» **WHAT THIS TASK INVOLVES**
Copy, character for character, the lines running from the one with "front_wall();" to the one with "bpy.context.scene.collection.objects.link(rigid_bodies[body])", ends included. Leave out every other line.

» **DATA BLOCK**
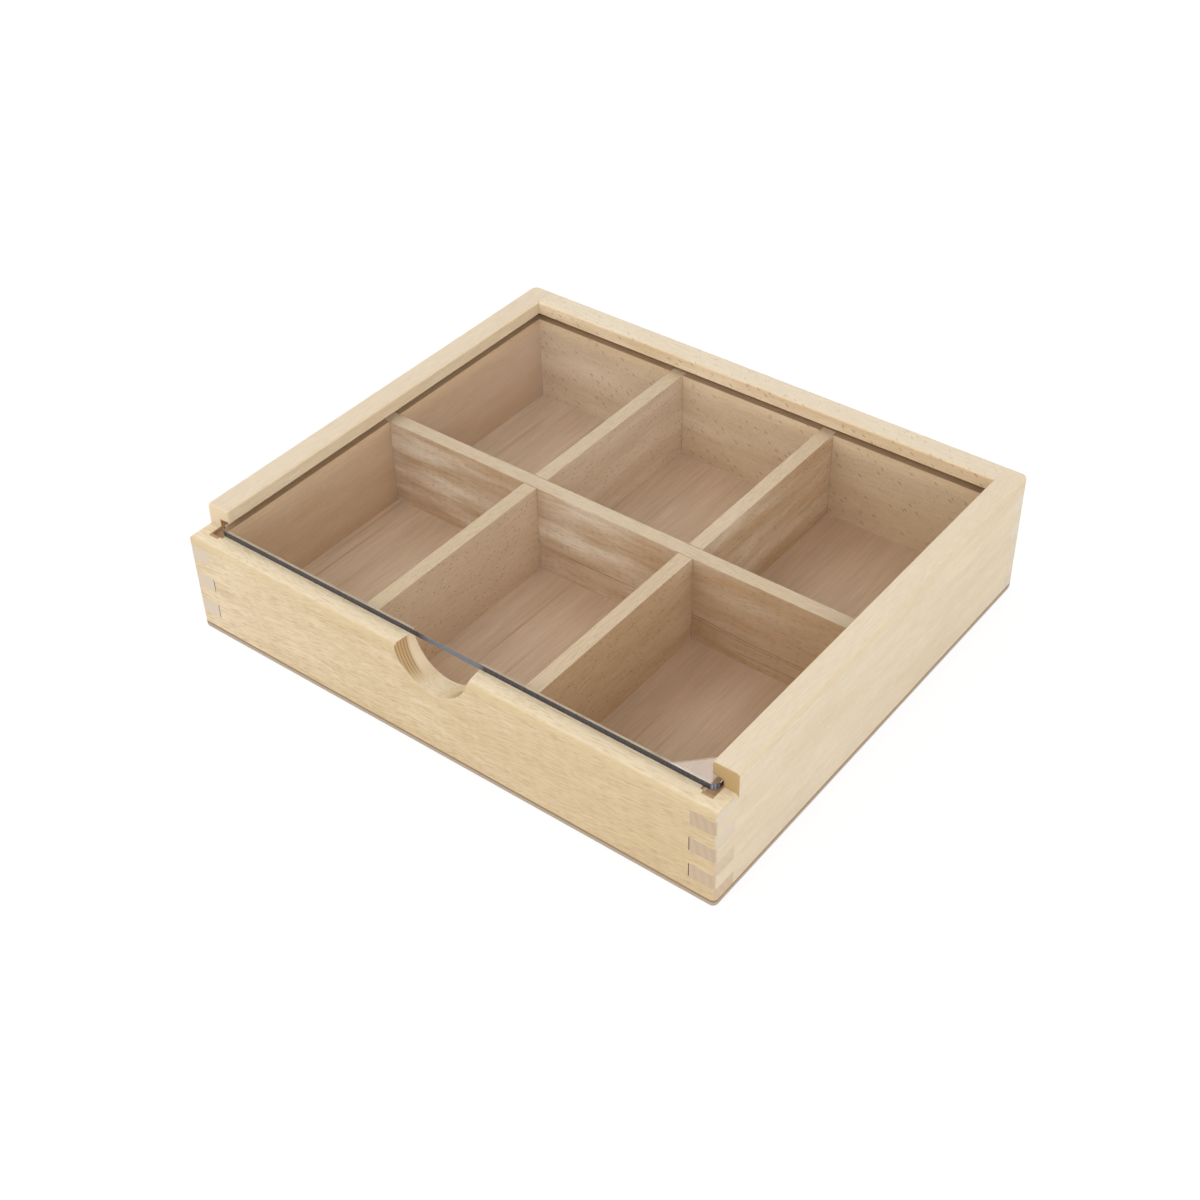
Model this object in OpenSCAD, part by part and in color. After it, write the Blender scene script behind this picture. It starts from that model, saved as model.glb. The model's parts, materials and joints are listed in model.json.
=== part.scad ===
// Tea bag organizer box: a finger-jointed wooden box with six compartments
// and a clear lid that slides forward out of grooves in the side and back walls.
// The origin is on the table under the middle of the box. +X is to the right,
// +Y is to the back and +Z is up. All sizes are in millimetres.

/* [Box] */
// Width of the box, left to right
box_w = 230; // [180:1:300]
// Depth of the box, front face to back face
box_d = 198; // [160:1:260]
// Height of the box, from the table to the tops of the side and back walls
box_h = 50; // [44:1:80]
// Thickness of the four walls
wall_t = 10; // [8.5:0.5:14]
// Radius of the two upright outer corners at the front
front_corner_r = 2; // [1.5:0.5:8]
// Radius of the two upright outer corners at the back
back_corner_r = 5.5; // [1.5:0.5:8]
// Radius that eases the outer top and bottom edges
edge_r = 1.4; // [0.4:0.1:1.8]
// Radius of the front wall's outer top edge, which the hand passes over
front_edge_r = 2.6; // [0.4:0.1:3]
// Radius that eases the inner top edges of the walls
lip_r = 0.8; // [0.3:0.1:1.5]

/* [Finger joints] */
// Height of one finger
finger_h = 6; // [4:0.5:12]
// Height of the lowest finger, which stands on the bottom panel
first_finger_h = 5.5; // [4:0.5:12]
// Number of low sockets in each end of the front wall that are cut too deep
loose_sockets = 2; // [0:1:3]
// Gap that shows at the end of a socket that is cut too deep
socket_gap = 0.3; // [0.1:0.05:0.6]

/* [Lid] */
// Thickness of the clear lid
lid_t = 2.4; // [1.5:0.1:5]
// Radius of the lid's four corners
lid_corner_r = 3; // [1:0.5:10]
// Gap between the lid and the front wall's top, which carries it
lid_seat_gap = 0.2; // [0.1:0.05:0.5]
// Gap between the lid and the top of its groove
lid_headroom = 0.4; // [0.2:0.05:1.5]
// Gap between the lid's right edge and the bottom of its groove
lid_gap_right = 0.3; // [0.2:0.1:2]
// Gap between the lid's left edge and the bottom of its groove
lid_gap_left = 3.1; // [0.2:0.1:3.5]
// Gap between the lid's back edge and the bottom of its groove
lid_gap_back = 0.3; // [0.2:0.1:2]
// Distance by which the lid's front edge laps over the front wall's top
lid_lap = 2.2; // [1:0.1:5]

/* [Lid groove] */
// Depth of the lid groove into the walls
groove_d = 4.3; // [3.6:0.1:6]
// Height of the wood above the lid groove
lip_h = 5.4; // [3:0.1:9]
// Height of the front wall's top above the groove floor
front_rise = 1.2; // [0.3:0.1:3]
// Distance by which the grooves' blind ends in the front wall reach past the lid's front edge
groove_runout = 1.1; // [0.2:0.1:3]
// Distance from the inside of the front wall to the front ends of the side walls' lips
lip_cutback = 1.5; // [0:0.5:8]

/* [Finger notch] */
// Radius of the notch at the front face
notch_front_r = 16.4; // [10:0.2:24]
// Radius of the notch at the inner face of the front wall
notch_back_r = 15; // [9:0.2:22]
// Height of the notch's centre above the front wall's top, at the front face
notch_rise = 3.2; // [0:0.1:8]
// Angle by which the notch dips towards the inside
notch_dip = 15; // [0:1:25]

/* [Bottom panel] */
// Thickness of the plywood bottom
panel_t = 3; // [2:0.5:6]

/* [Dividers] */
// Thickness of the dividers
divider_t = 6; // [3:0.5:10]
// Distance between the centres of the two cross dividers
cross_spacing = 70; // [50:1:90]
// Depth of the housings in the walls that hold the dividers' ends
housing_d = 3; // [1:0.5:6]
// Clearance on each side of a divider in its housing or halving
divider_slip = 0.1; // [0.05:0.05:0.4]
// Clearance at the end of a divider in its housing
divider_end_gap = 0.3; // [0.1:0.1:1]

/* [Hidden] */
$fn = 64;
// Overshoot of a cut past the face that it starts from
cut = 1;

half_w = box_w / 2;
half_d = box_d / 2;
// Half sizes of the inside of the box
inner_x = half_w - wall_t;
inner_y = half_d - wall_t;

groove_h = front_rise + lid_seat_gap + lid_t + lid_headroom;
groove_top = box_h - lip_h;
groove_floor = groove_top - groove_h;
front_top = groove_floor + front_rise;
lid_z = front_top + lid_seat_gap;
lid_front_y = -inner_y - lid_lap;

// The dividers' tops are level with the groove floor
divider_h = groove_floor - panel_t;
// Half way up a divider, where the two halvings meet
halving_z = panel_t + divider_h / 2;
finger_count = 1 + ceil((box_h - panel_t - first_finger_h) / finger_h);

// Height of the bottom of finger i, counted from 0 upwards
function finger_z(i) = panel_t + (i == 0 ? 0 : first_finger_h + (i - 1) * finger_h);

beech = "burlywood";
pale_beech = "wheat";
plywood = "tan";
clear_acrylic = [0.75, 0.85, 0.9, 0.4];

// A rectangle with round corners, centred on the origin
module round_rect(w, d, r) {
    square([w - 2 * r, d], center = true);
    square([w, d - 2 * r], center = true);
    for (x = [-1, 1], y = [-1, 1])
        translate([x * (w / 2 - r), y * (d / 2 - r)])
            circle(r);
}

// What rounds a flat shape to the radius r at a corner that lies at x, y and points towards +X and +Y
module corner_cut(x, y, r) {
    translate([x - r, y - r])
        difference() {
            square(r + cut);
            circle(r);
        }
}

// The box's outline from above: the front corners have one radius and the back corners another
module box_outline() {
    difference() {
        square([box_w, box_d], center = true);
        for (to_left = [0, 1])
            mirror([to_left, 0]) {
                corner_cut(half_w, half_d, back_corner_r);
                mirror([0, 1])
                    corner_cut(half_w, half_d, front_corner_r);
            }
    }
}

// A board's end outline: w wide, h high from the origin. Its top corners are eased, the one
// towards -X by low_r and the one towards +X by high_r.
module eased_outline(w, h, low_r, high_r) {
    difference() {
        translate([-w / 2, 0])
            square([w, h]);
        corner_cut(w / 2, h, high_r);
        mirror([1, 0])
            corner_cut(w / 2, h, low_r);
    }
}

// The outer form of a box of height h, with round upright corners and eased top edges.
// The front one is eased by front_r.
module outer_form(h, front_r) {
    intersection() {
        linear_extrude(h)
            box_outline();
        translate([0, half_d, 0])
            rotate([90, 0, 0])
                linear_extrude(box_d)
                    eased_outline(box_w, h, edge_r, edge_r);
        translate([-half_w, 0, 0])
            rotate([90, 0, 90])
                linear_extrude(box_w)
                    eased_outline(box_d, h, front_r, edge_r);
    }
}

// The quarter round that eases one inner top edge, cut along +X from the origin
module inner_easing(length) {
    translate([0, 0, -lip_r])
        difference() {
            translate([0, -cut, 0])
                cube([length, lip_r + cut, lip_r + cut]);
            translate([-cut, lip_r, 0])
                rotate([0, 90, 0])
                    cylinder(h = length + 2 * cut, r = lip_r);
        }
}

// The hollow between the walls
module hollow() {
    translate([-inner_x, -inner_y, 0])
        cube([2 * inner_x, 2 * inner_y, box_h + cut]);
    translate([-inner_x, inner_y, box_h])
        inner_easing(2 * inner_x);
    for (side = [-1, 1])
        translate([side * inner_x, -side * inner_y, box_h])
            rotate([0, 0, -side * 90])
                mirror([1, 0, 0])
                    inner_easing(2 * inner_y);
}

// The grooves that hold the lid: one along each side wall and one along the back wall
module lid_grooves() {
    groove_y0 = lid_front_y - groove_runout;
    groove_y1 = inner_y + groove_d;
    for (side = [-1, 1])
        translate([side * (inner_x + (groove_d - cut) / 2), (groove_y0 + groove_y1) / 2,
                   groove_floor + groove_h / 2])
            cube([groove_d + cut, groove_y1 - groove_y0, groove_h], center = true);
    translate([-inner_x - groove_d, inner_y - cut, groove_floor])
        cube([2 * (inner_x + groove_d), groove_d + cut, groove_h]);
}

// The housings that hold the dividers' ends, open to the groove above them
module divider_housings() {
    slot_t = divider_t + 2 * divider_slip;
    reach_x = inner_x + housing_d;
    reach_y = inner_y + housing_d;
    translate([-reach_x, -slot_t / 2, 0])
        cube([2 * reach_x, slot_t, groove_floor]);
    for (side = [-1, 1])
        translate([side * cross_spacing / 2 - slot_t / 2, -reach_y, 0])
            cube([slot_t, 2 * reach_y, groove_floor]);
}

// The four glued-up walls as one frame, which the finger joints then part into boards
module frame() {
    difference() {
        union() {
            outer_form(front_top, front_edge_r);
            intersection() {
                outer_form(box_h, edge_r);
                translate([-box_w, lip_cutback - inner_y, 0])
                    cube([2 * box_w, 2 * box_d, box_h]);
            }
        }
        translate([-box_w, -box_d, -cut])
            cube([2 * box_w, 2 * box_d, panel_t + cut]);
        hollow();
        lid_grooves();
        divider_housings();
    }
}

// Every second finger at the four corners, as blocks: the lowest is number 0.
// Blocks along_x lie in the side walls' thickness, the others in the front and back walls'.
module fingers(first, last, along_x, depth) {
    for (i = [first : 2 : last], side = [-1, 1]) {
        block_h = finger_z(i + 1) - finger_z(i);
        z = finger_z(i) + block_h / 2;
        if (along_x)
            translate([side * (half_w + cut / 2 - depth / 2), 0, z])
                cube([depth + cut, 2 * box_d, block_h], center = true);
        else
            translate([0, side * (half_d + cut / 2 - depth / 2), z])
                cube([2 * box_w, depth + cut, block_h], center = true);
    }
}

// The scoop for a fingertip in the middle of the front wall's top: a tilted cone, which
// runs on at both ends until its whole rim is clear of the wall
module finger_notch() {
    run = wall_t / cos(notch_dip);
    run_on = notch_front_r * tan(notch_dip) + cut;
    spread = (notch_front_r - notch_back_r) * run_on / run;
    translate([0, -half_d, front_top + notch_rise])
        rotate([-90 - notch_dip, 0, 0])
            translate([0, 0, -run_on])
                cylinder(h = run + 2 * run_on, r1 = notch_front_r + spread, r2 = notch_back_r - spread);
}

module front_wall() {
    color(beech)
        difference() {
            intersection() {
                frame();
                translate([-box_w, -2 * box_d - inner_y, 0])
                    cube([2 * box_w, 2 * box_d, box_h]);
            }
            fingers(1, finger_count, true, wall_t);
            fingers(1, 2 * loose_sockets - 1, true, wall_t + socket_gap);
            finger_notch();
        }
}

module back_wall() {
    color(beech)
        difference() {
            intersection() {
                frame();
                translate([-box_w, inner_y, 0])
                    cube([2 * box_w, 2 * box_d, 2 * box_h]);
            }
            fingers(1, finger_count, true, wall_t);
        }
}

// A side wall: side is -1 on the left and 1 on the right
module side_wall(side) {
    difference() {
        intersection() {
            frame();
            translate([side * (inner_x + box_w), 0, 0])
                cube([2 * box_w, 2 * box_d, 2 * box_h], center = true);
        }
        fingers(0, finger_count, false, wall_t);
    }
}

module left_wall() {
    color(pale_beech)
        side_wall(-1);
}

module right_wall() {
    color(pale_beech)
        side_wall(1);
}

module bottom_panel() {
    color(plywood)
        translate([0, 0, panel_t])
            mirror([0, 0, 1])
                outer_form(panel_t, edge_r);
}

// A divider of the given length along X, standing on the bottom panel
module divider_board(length) {
    translate([-length / 2, -divider_t / 2, panel_t])
        cube([length, divider_t, divider_h]);
}

// The slot through a board that crosses another, from z0 up to z1
module halving(z0, z1) {
    slot_t = divider_t + 2 * divider_slip;
    translate([-slot_t / 2, -slot_t / 2, z0])
        cube([slot_t, slot_t, z1 - z0]);
}

module long_divider() {
    color(beech)
        difference() {
            divider_board(2 * (inner_x + housing_d - divider_end_gap));
            for (side = [-1, 1])
                translate([side * cross_spacing / 2, 0, 0])
                    halving(0, halving_z + divider_slip);
        }
}

// A cross divider: side is -1 on the left and 1 on the right
module cross_divider(side) {
    translate([side * cross_spacing / 2, 0, 0])
        difference() {
            rotate([0, 0, 90])
                divider_board(2 * (inner_y + housing_d - divider_end_gap));
            halving(halving_z, box_h);
        }
}

module cross_divider_left() {
    color(pale_beech)
        cross_divider(-1);
}

module cross_divider_right() {
    color(pale_beech)
        cross_divider(1);
}

module lid() {
    lid_x0 = lid_gap_left - inner_x - groove_d;
    lid_x1 = inner_x + groove_d - lid_gap_right;
    lid_back_y = inner_y + groove_d - lid_gap_back;
    color(clear_acrylic)
        translate([(lid_x0 + lid_x1) / 2, (lid_front_y + lid_back_y) / 2, lid_z])
            linear_extrude(lid_t)
                round_rect(lid_x1 - lid_x0, lid_back_y - lid_front_y, lid_corner_r);
}

front_wall();
back_wall();
left_wall();
right_wall();
bottom_panel();
long_divider();
cross_divider_left();
cross_divider_right();
lid();
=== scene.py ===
"""A tea bag organizer box: finger-jointed beech with six compartments and a clear sliding lid."""

import json
import math
from types import SimpleNamespace

import bmesh
import bpy
from mathutils import Matrix, Vector

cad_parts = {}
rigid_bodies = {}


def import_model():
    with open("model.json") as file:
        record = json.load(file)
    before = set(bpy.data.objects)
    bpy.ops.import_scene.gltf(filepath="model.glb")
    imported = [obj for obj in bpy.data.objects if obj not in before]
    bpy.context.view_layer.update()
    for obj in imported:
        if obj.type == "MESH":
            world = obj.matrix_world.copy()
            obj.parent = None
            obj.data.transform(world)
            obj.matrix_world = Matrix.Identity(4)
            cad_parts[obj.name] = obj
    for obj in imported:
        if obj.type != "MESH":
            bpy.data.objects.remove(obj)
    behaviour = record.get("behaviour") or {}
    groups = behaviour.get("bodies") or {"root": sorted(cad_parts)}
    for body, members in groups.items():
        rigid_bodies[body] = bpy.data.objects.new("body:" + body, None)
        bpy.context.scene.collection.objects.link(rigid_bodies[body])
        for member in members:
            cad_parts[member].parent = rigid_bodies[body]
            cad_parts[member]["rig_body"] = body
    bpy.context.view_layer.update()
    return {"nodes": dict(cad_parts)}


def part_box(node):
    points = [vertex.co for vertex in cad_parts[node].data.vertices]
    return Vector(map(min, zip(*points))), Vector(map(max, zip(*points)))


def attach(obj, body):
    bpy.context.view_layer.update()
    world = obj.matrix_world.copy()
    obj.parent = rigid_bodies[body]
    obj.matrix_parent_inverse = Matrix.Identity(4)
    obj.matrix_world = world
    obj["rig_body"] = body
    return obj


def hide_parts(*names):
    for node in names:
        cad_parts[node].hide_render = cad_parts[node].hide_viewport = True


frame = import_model()


# ---- Front wall ----
# The low front board: flat-sawn beech with short dark rays, planed, sanded and given a thin clear coat.
# Its ends are cut into fingers, and its top is scooped out in the middle so that a fingertip reaches the lid.

MM = 0.001
wall_t = 10
# The heights between which the lid's groove runs round the walls, and how deep its brown colour reaches
groove_floor = 40.4
groove_top = 44.6
groove_reach = 4.5
front_low, front_high = (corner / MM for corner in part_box("front_wall"))
# Half sizes of the hollow between the walls
inner_x = front_high.x - wall_t
inner_y = -front_low.y - wall_t


def tone(red, green, blue):
    """A colour as the eye reads it, 0 to 255 a channel, as the linear values that a shader takes."""
    def linear(value):
        share = value / 255
        return share / 12.92 if share <= 0.04045 else ((share + 0.055) / 1.055) ** 2.4
    return (linear(red), linear(green), linear(blue), 1)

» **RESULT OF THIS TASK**
front_wall();
back_wall();
left_wall();
right_wall();
bottom_panel();
long_divider();
cross_divider_left();
cross_divider_right();
lid();
=== scene.py ===
"""A tea bag organizer box: finger-jointed beech with six compartments and a clear sliding lid."""

import json
import math
from types import SimpleNamespace

import bmesh
import bpy
from mathutils import Matrix, Vector

cad_parts = {}
rigid_bodies = {}


def import_model():
    with open("model.json") as file:
        record = json.load(file)
    before = set(bpy.data.objects)
    bpy.ops.import_scene.gltf(filepath="model.glb")
    imported = [obj for obj in bpy.data.objects if obj not in before]
    bpy.context.view_layer.update()
    for obj in imported:
        if obj.type == "MESH":
            world = obj.matrix_world.copy()
            obj.parent = None
            obj.data.transform(world)
            obj.matrix_world = Matrix.Identity(4)
            cad_parts[obj.name] = obj
    for obj in imported:
        if obj.type != "MESH":
            bpy.data.objects.remove(obj)
    behaviour = record.get("behaviour") or {}
    groups = behaviour.get("bodies") or {"root": sorted(cad_parts)}
    for body, members in groups.items():
        rigid_bodies[body] = bpy.data.objects.new("body:" + body, None)
        bpy.context.scene.collection.objects.link(rigid_bodies[body])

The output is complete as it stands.